Props and costumes also bridge fiction and reality in surprising ways. Captain America’s shield has become an instantly recognizable symbol, but its screen versions evolved with real manufacturing logic, shifting materials and finishes to survive stunt work and close-up scrutiny. Thor’s hammer, often treated as pure myth, has to function as a believable object on set, with multiple versions built for different shots, from lightweight replicas to heavier hero props. Even something as simple as a pair of glasses can become legendary: Clark Kent’s disguise works not because it is perfect physics, but because it reflects a social truth that people often see what they expect to see.

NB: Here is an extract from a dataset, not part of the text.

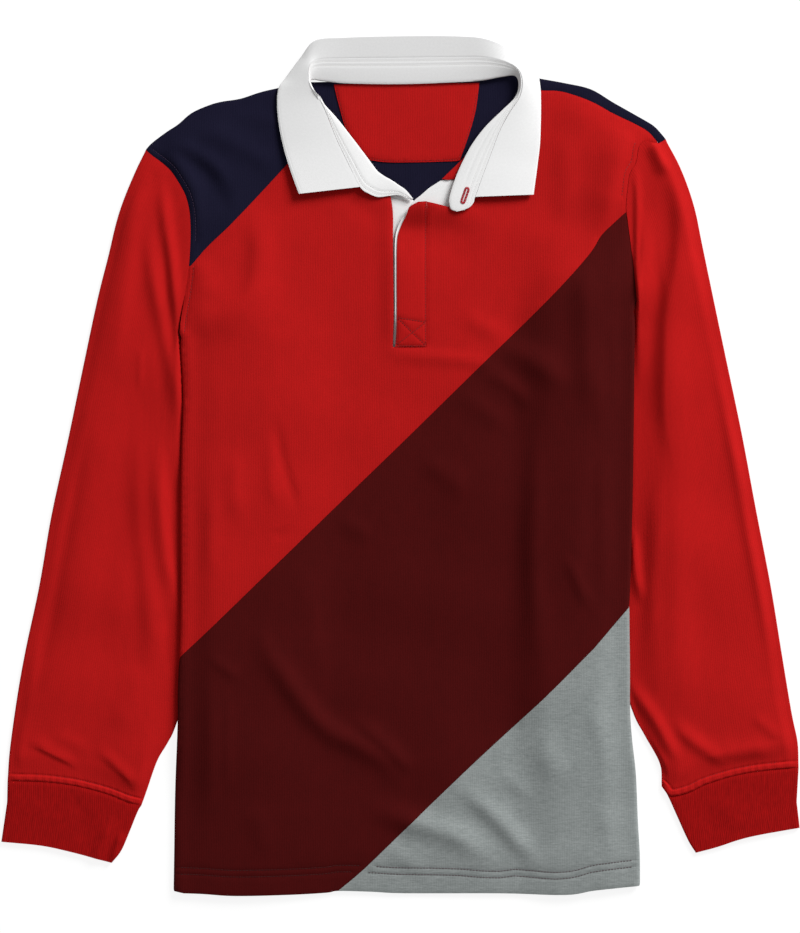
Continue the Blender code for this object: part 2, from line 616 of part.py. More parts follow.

The same goes for masks across superhero stories, which echo everything from theatrical tradition to practical anonymity in crowded cities.

Science labs and street-level neighborhoods are another meeting point. Characters like Iron Man and Shuri dramatize engineering with cinematic flair, yet their stories borrow from real innovation culture: prototyping, iteration, and the messy process of failure before a breakthrough. On the other end of the scale, Daredevil’s Hell’s Kitchen roots his heroism in a specific neighborhood identity, where justice feels personal because the streets are familiar. That contrast between cosmic spectacle and local stakes is part of why superhero stories travel so well across media. They can jump from alien invasions to a missing-person case without losing their core.

Casting and performance add yet another layer of reality. When an actor becomes associated with a role, their voice and physicality can reshape how future comics are drawn or how audiences imagine the character. Sometimes films pull directly from iconic panels, recreating poses or compositions as a nod to readers. Other times, comics respond to film popularity by adjusting character designs, supporting casts, or even the tone of a city.

Once you start noticing these connections, superhero stories become a scavenger hunt through everyday life: a skyline that looks familiar, a newspaper headline that echoes real anxieties, a lab scene that borrows from real tools, or a neighborhood corner that feels like home. The hero moments are not only in the battles; they are in the ordinary choices that make the extraordinary believable.